One could speculate about what work is being done to allow for swift, simple, and open integration between the company’s FirePro graphics cards and an Opteron or ARM host processor, And you might be jumping to the conclusion that AMD’s HPC team might draw from the “Freedom” fabric at the heart of its SeaMicro microserver line, which AMD acquired in 2012, but this seems unlikely even if AMD has learned some lessons about interconnects from SeaMicro.
Outside of the traditional areas in HPC, most notably in oil and gas, AMD is seeing opportunities for their Accelerated Processing Units, or APU, hybrid CPU-GPU chips, which are used in client devices but which are also available in server variants aimed at low-end server cards. AMD is focusing these APUs in many of the same places that Nvidia is pushing with its Tesla GPU coprocessors—in deep learning and neural networks. (Deep learning is the main theme of Nvidia’s annual GPU Technology Conference coming up next week.) Freund says AMD is already working closely with unnamed social networks that are testing its high-end GPUs for hosting deep neural network applications.
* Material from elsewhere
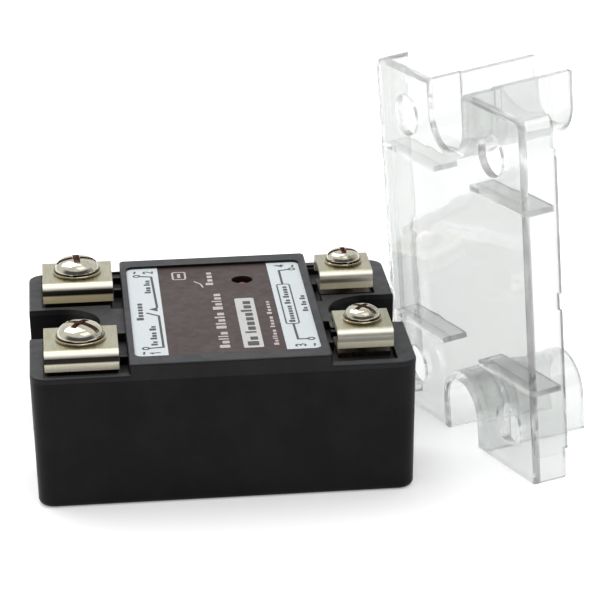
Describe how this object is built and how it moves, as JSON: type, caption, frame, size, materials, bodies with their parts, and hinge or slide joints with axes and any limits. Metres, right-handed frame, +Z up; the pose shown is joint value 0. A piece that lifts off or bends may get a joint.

“We think that in a year or two from now that conversation will get even better, especially when the next generation of 14 nanometer GPUs comes out,” says Freund, adding that it is still early days for accelerated computing of any kind. NVLink is still some time off, IBM’s CAPI interface for Power8 chips is still in its early tentative stages, so there is a potential market here for AMD to tap into.
“If you just look at this as duking it out with Intel or Nvidia, it’s only a couple hundred million dollars,” says Freund. “What gets us going and investments going is how this can be applied to non-traditional GPU workloads. Large, scale-out CPU workloads that don’t parallelize easy.”